Image-making and place-making may be at odds with one another sometimes, however both do in fact make our lives easier and more meaningful, in their own ways. We crave both: to engage deeply with our surroundings and to turn off and trust the system; to feel like we really have a home and to be at home anywhere; to stay and to go.

Notes:

*Ironically, Jencks partly repeats the fallacy that he rails against: he perpetuates the concept of “the masses” by failing to recognize the agency of people who frequent these spaces. He invests too much power in the spaces themselves, when really people aren’t subjected to faux-historical, developer-built hotels, they choose to stay in them. That said, Modernist projects are a different matter.

6 Comments

  1. Oh my goodness, why did I never see that in the ROM logo before??

    I hate those ONroute buildings. They make my hometown (which everyone skips because they’re zipping by on the 401) into just another pit stop, the same as all the other pit stops. And you don’t even get to see the river! Right in the midst of the Thousand Islands and all you get is boring-same-highway-dullness. We should celebrate places more than that.

    • It’s difficult though, because it’s a response to how people want to travel. Would people stop and get to know the place if our roads were structured differently? Maybe, it’s hard to say. Maybe the ONroute just expedites an urge to bypass that already exists.

      If you get a chance, you should watch the movie Vanishing Point. It’s sort of an ode to the American landscape before the highway, when you couldn’t bypass anything, cities, towns or deserts.

      Also, here’s another quote about the highway from Marc Augé’s text that might speak to you: “But it is the texts planted along the wayside that tell us about the landscape and make its secret beauties explicit. Main roads no longer pass through towns, but lists of their notable features—and, indeed, a whole commentary— appear on big signboards nearby. In a sense the traveller is absolved of the need to stop or even look. […] The fact is that most of those who pass by do not stop; but they may pass by again, every summer or several times a year, so that an abstract space, one they have regular occasion to read rather than see, can become strangely familiar to them over time.” (Incidentally, this describes my exact relationship with Milton, Ontario.)

  2. I think you can say that people would stop in the villages, because our roads WERE structured differently before the 401 went through.

    Highway 2 is the main road in the village I grew up in, a village of 300. Before the 401 there were 35 businesses in the village, including 4-5 gas stations. Since the 401 was built, all but 5 businesses have died out completely. We haven’t had a village gas station since the late 80s (replaced by ONroute, which is so separated from the village that you can’t access it without driving 15 minutes down Highway 2 to the next 401 exit ramp and then looping back again).
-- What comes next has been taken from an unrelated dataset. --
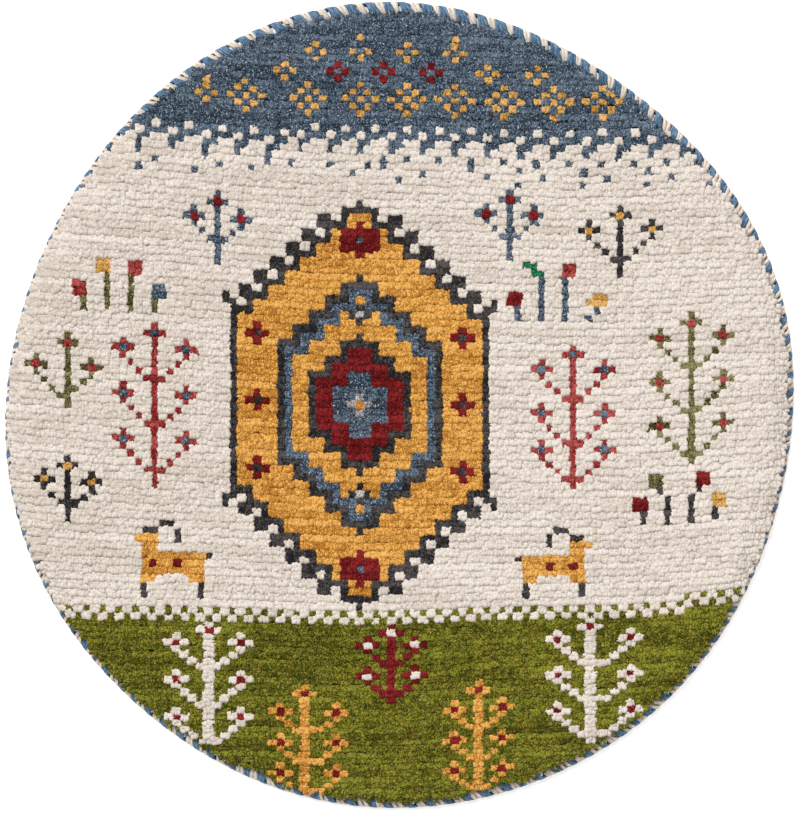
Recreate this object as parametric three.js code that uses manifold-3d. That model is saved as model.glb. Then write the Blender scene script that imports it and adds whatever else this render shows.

    300 people cannot patronize 35 businesses enough to keep them afloat, so they have died off now that the highway whisks people around the village rather than through it. When the roads were different, the participation was different.

    • That’s a good point, and I’m sure the construction of the 401 bypassing your village is part of the problem in that case. I think in terms of image-making and place-making, the option for either should be readily available in a perfect world: instantly readable at a distance and deeply complex up close.

      That said, other highways like the the Trans Canada are dotted with similar closed businesses—restaurants, shops, motels, gas stations—and yet no new road was built. Maybe the traffic on the Trans Canada decreased for other reasons, and that’s why these have closed, but it might also be the speed and efficiency of the cars themselves, which could have effected your village as well. Less time on the road and more mileage means less stops.